TASK PROMPT
Reproduce the complete listing without any deviation.

DATA BLOCK
════

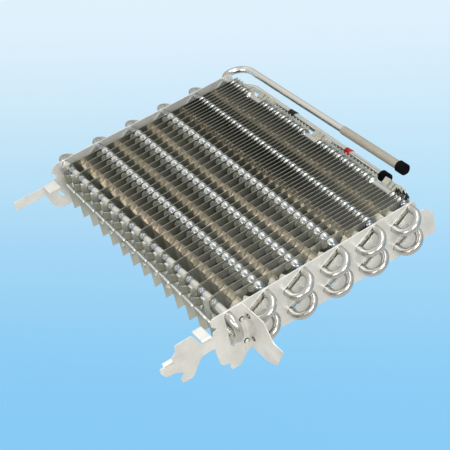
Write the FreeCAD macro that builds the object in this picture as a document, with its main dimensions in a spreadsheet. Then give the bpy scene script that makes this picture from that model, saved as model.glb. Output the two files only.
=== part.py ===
import FreeCAD, Part

import math
import os

import Sketcher

# Finned evaporator coil of a no-frost refrigerator: one serpentine aluminium tube, two end plates with
# hanging arms, and fins at three spacings. X runs along the tubes, Y across the columns, Z up. Lengths are in
# millimetres.

DIMENSIONS = [
    ("tube_diameter", 8.0, "outside diameter of the tube"),
    ("tube_wall", 1.0, "wall of the tube, seen at its two open ends"),
    ("tube_pitch", 25.0, "centre distance of neighbouring legs, a triangular pattern"),
    ("column_count", 6, "columns of legs in the top row"),
    ("core_length", 330.0, "clear distance between the end plates"),
    ("near_stand", 6.5, "straight tube between the near plate and its slanting bends"),
    ("first_stand", 2.5, "straight tube between the near plate and the upright bend"),
    ("far_stand", 5.0, "straight tube between the far plate and its bends"),
    ("tight_bend", 10.0, "radius at which both pipes leave the last column"),
    ("suction_bend", 20.0, "radius at which the suction pipe turns back"),
    ("suction_spread", 1.0, "degrees by which the suction pipe runs away from the coil"),
    ("inlet_bend", 21.5, "radius at which the inlet pipe turns back"),
    ("suction_rise", 0.8, "suction pipe above the axis of the top legs"),
    ("suction_length", 280.5, "open end of the suction pipe from the far plate"),
    ("inlet_length", 252.5, "open end of the inlet pipe from the far plate"),
    ("slot_clearance", 0.2, "gap all round the tube in fins and plates"),
    ("fin_thickness", 0.3, "fin stock"),
    ("fin_rise", 6.5, "fin above the axis of the top legs"),
    ("fin_drop", 50.5, "fin below the axis of the top legs"),
    ("fin_front", 10.0, "long fin in front of the first column"),
    ("fin_back", 7.5, "fins behind the last column"),
    ("fin_margin", 7.5, "shorter fins in front of their first leg"),
    ("long_count", 14, "fins that span every column"),
    ("long_first", 13.5, "first long fin from the far plate"),
    ("fin_end", 8.5, "last fin from the near plate"),
    ("long_pitch", "=(core_length - long_first - fin_end) / (long_count - 0.25)", "spacing of the long fins"),
    ("medium_column", 2, "first column of the fins midway between the long ones"),
    ("short_column", 5, "first column of the fins a quarter of the pitch from their neighbours"),
    ("window_length", 27.0, "length of each window at the last column"),
    ("window_drop", 8.5, "depth of the window below the top axis"),
    ("window_side", 6.5, "window in front of the last top leg"),
    ("window_first", 2.125, "middle of the first window, in bays from the first long fin"),
    ("window_second", 6.875, "middle of the second window, in bays"),
    ("window_third", 12.25, "middle of the third window, in bays"),
    ("plate_thickness", 1.2, "end plate sheet"),
    ("plate_rise", 5.5, "end plate above the axis of the top legs"),
    ("plate_drop", 51.5, "end plate below the axis of the top legs"),
    ("plate_front", 19.0, "end plate in front of the first column"),
    ("plate_back", 8.0, "end plate behind the last column"),
    ("corner_radius", 6.0, "rounded top corner at the back"),
    ("front_radius", 13.0, "rounded top corner of the far plate"),
    ("relief_depth", 5.7, "relief notch in the front edge"),
    ("relief_level", 8.8, "relief notch below the top axis"),
    ("relief_radius", 3.2, "round relief notch of the far plate"),
    ("tab_reach", 20.0, "back tab behind the plate's back edge"),
    ("tab_top", 12.0, "back tab's upper edge below the top axis"),
    ("tab_bottom", 47.5, "back tab's lower edge below the top axis"),
    ("tab_chamfer", 10.0, "slope of the back tab's upper corner"),
    ("ledge_level", 15.0, "ledge of the arms below the top axis"),
    ("ledge_width", 14.0, "ledge along the arm"),
    ("ledge_length", 18.5, "ledge into the coil"),
    ("ledge_bend", 1.0, "inner radius of the folded ledges"),
    ("arm_width", 14.0, "arm below its ledge, near plate"),
    ("arm_reach", 60.0, "arm in front of the plate, near plate"),
    ("shoulder_top", 0.5, "shoulder of the arm above the top axis"),
    ("shoulder_width", 19.0, "shoulder along the arm"),
    ("neck_drop", 11.3, "neck behind the nose of the arm, below the top axis"),
    ("nose_drop", 16.5, "nose of the arm below the top axis"),
    ("nose_height", 12.3, "nose of the arm, up to down"),
    ("thumb_drop", 47.0, "lowest point of the thumb below the top axis"),
    ("thumb_width", 12.0, "thumb under the arm"),
    ("thumb_gap", 5.5, "step between the nose and the thumb"),
    ("hook_reach", 11.5, "small ledge along the nose of the arm"),
    ("hook_length", 4.0, "small ledge into the coil"),
    ("slit_height", 0.9, "slit lanced along the fold of each ledge of the near arm"),
    ("slit_margin", 1.2, "sheet left beside each slit"),
    ("foot_front", 19.0, "double foot in front of the first column"),
    ("foot_step", 9.5, "front lobe of the double foot, along the plate"),
    ("foot_back", 16.0, "double foot behind the first column"),
    ("front_lobe_drop", 56.0, "front lobe below the top axis"),
    ("back_lobe_drop", 66.0, "back lobe below the top axis"),
    ("strip_front", 9.3, "clinched strip of the wing bracket from the first column"),
    ("wing_offset", 16.0, "face of the wing from the first column"),
    ("first_slot_extra", 9.5, "near plate's first slot below the lower leg"),
    ("button_radius", 1.9, "clinch buttons on the strip"),
    ("button_upper", 13.6, "upper clinch button below the top axis"),
    ("button_lower", 42.4, "lower clinch button below the top axis"),
    ("wing_hole_radius", 1.6, "holes of the wing, near its fold"),
    ("wing_hole_upper", 5.9, "upper hole of the wing below the top axis"),
    ("wing_hole_lower", 36.6, "lower hole of the wing below the top axis"),
    ("wing_hole_place", 7.5, "holes of the wing from the plate"),
    ("wing_thickness", 1.0, "wing bracket sheet"),
    ("wing_top", 35.0, "upper edge of the wing, away from the plate"),
    ("wing_reach", 62.0, "tip of the wing, away from the plate"),
    ("wing_shoulder", 14.0, "shoulder of the wing below the top axis"),
    ("wing_toe", 44.0, "lower end of the wing's tip, away from the plate"),
    ("wing_toe_drop", 45.5, "lower end of the wing's tip below the top axis"),
    ("wing_drop", 51.5, "wing below the top axis"),
    ("far_arm_reach", 51.0, "arm in front of the far plate"),
    ("far_arm_width", 11.0, "arm of the far plate"),
    ("keyhole_radius", 2.2, "round end of the keyhole"),
    ("keyhole_slot", 1.2, "half width of the keyhole's slot"),
    ("keyhole_length", 8.0, "keyhole's slot from the middle of its round end"),
    ("keyhole_inset", 5.0, "keyhole behind the front edge"),
    ("keyhole_level", 36.0, "keyhole below the top axis"),
    ("sleeve_diameter", 9.6, "sleeve on the suction pipe"),
    ("sleeve_length", 92.0, "sleeve on the suction pipe"),
    ("sleeve_clearance", 0.1, "gap between pipe and sleeve or cap"),
    ("cap_diameter", 12.5, "rubber cap on a pipe's end"),
    ("cap_length", 11.0, "rubber cap, end to end"),
    ("cap_wall", 3.0, "closed end of the rubber cap"),
    ("cap_bevel", 1.5, "bevelled edge of the rubber cap"),
]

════

ANSWER TO THE TASK
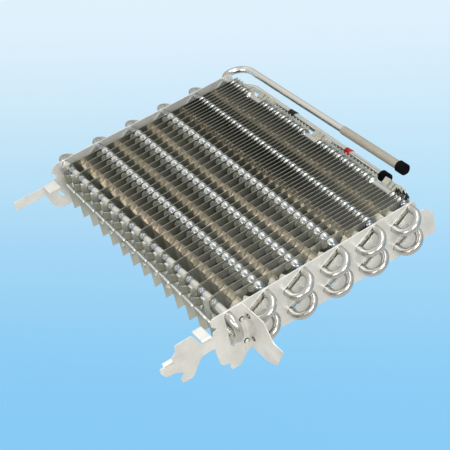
Write the FreeCAD macro that builds the object in this picture as a document, with its main dimensions in a spreadsheet. Then give the bpy scene script that makes this picture from that model, saved as model.glb. Output the two files only.
=== part.py ===
import FreeCAD, Part

import math
import os

import Sketcher

# Finned evaporator coil of a no-frost refrigerator: one serpentine aluminium tube, two end plates with
# hanging arms, and fins at three spacings. X runs along the tubes, Y across the columns, Z up. Lengths are in
# millimetres.

DIMENSIONS = [
    ("tube_diameter", 8.0, "outside diameter of the tube"),
    ("tube_wall", 1.0, "wall of the tube, seen at its two open ends"),
    ("tube_pitch", 25.0, "centre distance of neighbouring legs, a triangular pattern"),
    ("column_count", 6, "columns of legs in the top row"),
    ("core_length", 330.0, "clear distance between the end plates"),
    ("near_stand", 6.5, "straight tube between the near plate and its slanting bends"),
    ("first_stand", 2.5, "straight tube between the near plate and the upright bend"),
    ("far_stand", 5.0, "straight tube between the far plate and its bends"),
    ("tight_bend", 10.0, "radius at which both pipes leave the last column"),
    ("suction_bend", 20.0, "radius at which the suction pipe turns back"),
    ("suction_spread", 1.0, "degrees by which the suction pipe runs away from the coil"),
    ("inlet_bend", 21.5, "radius at which the inlet pipe turns back"),
    ("suction_rise", 0.8, "suction pipe above the axis of the top legs"),
    ("suction_length", 280.5, "open end of the suction pipe from the far plate"),
    ("inlet_length", 252.5, "open end of the inlet pipe from the far plate"),
    ("slot_clearance", 0.2, "gap all round the tube in fins and plates"),
    ("fin_thickness", 0.3, "fin stock"),
    ("fin_rise", 6.5, "fin above the axis of the top legs"),
    ("fin_drop", 50.5, "fin below the axis of the top legs"),
    ("fin_front", 10.0, "long fin in front of the first column"),
    ("fin_back", 7.5, "fins behind the last column"),
    ("fin_margin", 7.5, "shorter fins in front of their first leg"),
    ("long_count", 14, "fins that span every column"),
    ("long_first", 13.5, "first long fin from the far plate"),
    ("fin_end", 8.5, "last fin from the near plate"),
    ("long_pitch", "=(core_length - long_first - fin_end) / (long_count - 0.25)", "spacing of the long fins"),
    ("medium_column", 2, "first column of the fins midway between the long ones"),
    ("short_column", 5, "first column of the fins a quarter of the pitch from their neighbours"),
    ("window_length", 27.0, "length of each window at the last column"),
    ("window_drop", 8.5, "depth of the window below the top axis"),
    ("window_side", 6.5, "window in front of the last top leg"),
    ("window_first", 2.125, "middle of the first window, in bays from the first long fin"),
    ("window_second", 6.875, "middle of the second window, in bays"),
    ("window_third", 12.25, "middle of the third window, in bays"),
    ("plate_thickness", 1.2, "end plate sheet"),
    ("plate_rise", 5.5, "end plate above the axis of the top legs"),
    ("plate_drop", 51.5, "end plate below the axis of the top legs"),
    ("plate_front", 19.0, "end plate in front of the first column"),
    ("plate_back", 8.0, "end plate behind the last column"),
    ("corner_radius", 6.0, "rounded top corner at the back"),
    ("front_radius", 13.0, "rounded top corner of the far plate"),
    ("relief_depth", 5.7, "relief notch in the front edge"),
    ("relief_level", 8.8, "relief notch below the top axis"),
    ("relief_radius", 3.2, "round relief notch of the far plate"),
    ("tab_reach", 20.0, "back tab behind the plate's back edge"),
    ("tab_top", 12.0, "back tab's upper edge below the top axis"),
    ("tab_bottom", 47.5, "back tab's lower edge below the top axis"),
    ("tab_chamfer", 10.0, "slope of the back tab's upper corner"),
    ("ledge_level", 15.0, "ledge of the arms below the top axis"),
    ("ledge_width", 14.0, "ledge along the arm"),
    ("ledge_length", 18.5, "ledge into the coil"),
    ("ledge_bend", 1.0, "inner radius of the folded ledges"),
    ("arm_width", 14.0, "arm below its ledge, near plate"),
    ("arm_reach", 60.0, "arm in front of the plate, near plate"),
    ("shoulder_top", 0.5, "shoulder of the arm above the top axis"),
    ("shoulder_width", 19.0, "shoulder along the arm"),
    ("neck_drop", 11.3, "neck behind the nose of the arm, below the top axis"),
    ("nose_drop", 16.5, "nose of the arm below the top axis"),
    ("nose_height", 12.3, "nose of the arm, up to down"),
    ("thumb_drop", 47.0, "lowest point of the thumb below the top axis"),
    ("thumb_width", 12.0, "thumb under the arm"),
    ("thumb_gap", 5.5, "step between the nose and the thumb"),
    ("hook_reach", 11.5, "small ledge along the nose of the arm"),
    ("hook_length", 4.0, "small ledge into the coil"),
    ("slit_height", 0.9, "slit lanced along the fold of each ledge of the near arm"),
    ("slit_margin", 1.2, "sheet left beside each slit"),
    ("foot_front", 19.0, "double foot in front of the first column"),
    ("foot_step", 9.5, "front lobe of the double foot, along the plate"),
    ("foot_back", 16.0, "double foot behind the first column"),
    ("front_lobe_drop", 56.0, "front lobe below the top axis"),
    ("back_lobe_drop", 66.0, "back lobe below the top axis"),
    ("strip_front", 9.3, "clinched strip of the wing bracket from the first column"),
    ("wing_offset", 16.0, "face of the wing from the first column"),
    ("first_slot_extra", 9.5, "near plate's first slot below the lower leg"),
    ("button_radius", 1.9, "clinch buttons on the strip"),
    ("button_upper", 13.6, "upper clinch button below the top axis"),
    ("button_lower", 42.4, "lower clinch button below the top axis"),
    ("wing_hole_radius", 1.6, "holes of the wing, near its fold"),
    ("wing_hole_upper", 5.9, "upper hole of the wing below the top axis"),
    ("wing_hole_lower", 36.6, "lower hole of the wing below the top axis"),
    ("wing_hole_place", 7.5, "holes of the wing from the plate"),
    ("wing_thickness", 1.0, "wing bracket sheet"),
    ("wing_top", 35.0, "upper edge of the wing, away from the plate"),
    ("wing_reach", 62.0, "tip of the wing, away from the plate"),
    ("wing_shoulder", 14.0, "shoulder of the wing below the top axis"),
    ("wing_toe", 44.0, "lower end of the wing's tip, away from the plate"),
    ("wing_toe_drop", 45.5, "lower end of the wing's tip below the top axis"),
    ("wing_drop", 51.5, "wing below the top axis"),
    ("far_arm_reach", 51.0, "arm in front of the far plate"),
    ("far_arm_width", 11.0, "arm of the far plate"),
    ("keyhole_radius", 2.2, "round end of the keyhole"),
    ("keyhole_slot", 1.2, "half width of the keyhole's slot"),
    ("keyhole_length", 8.0, "keyhole's slot from the middle of its round end"),
    ("keyhole_inset", 5.0, "keyhole behind the front edge"),
    ("keyhole_level", 36.0, "keyhole below the top axis"),
    ("sleeve_diameter", 9.6, "sleeve on the suction pipe"),
    ("sleeve_length", 92.0, "sleeve on the suction pipe"),
    ("sleeve_clearance", 0.1, "gap between pipe and sleeve or cap"),
    ("cap_diameter", 12.5, "rubber cap on a pipe's end"),
    ("cap_length", 11.0, "rubber cap, end to end"),
    ("cap_wall", 3.0, "closed end of the rubber cap"),
    ("cap_bevel", 1.5, "bevelled edge of the rubber cap"),
]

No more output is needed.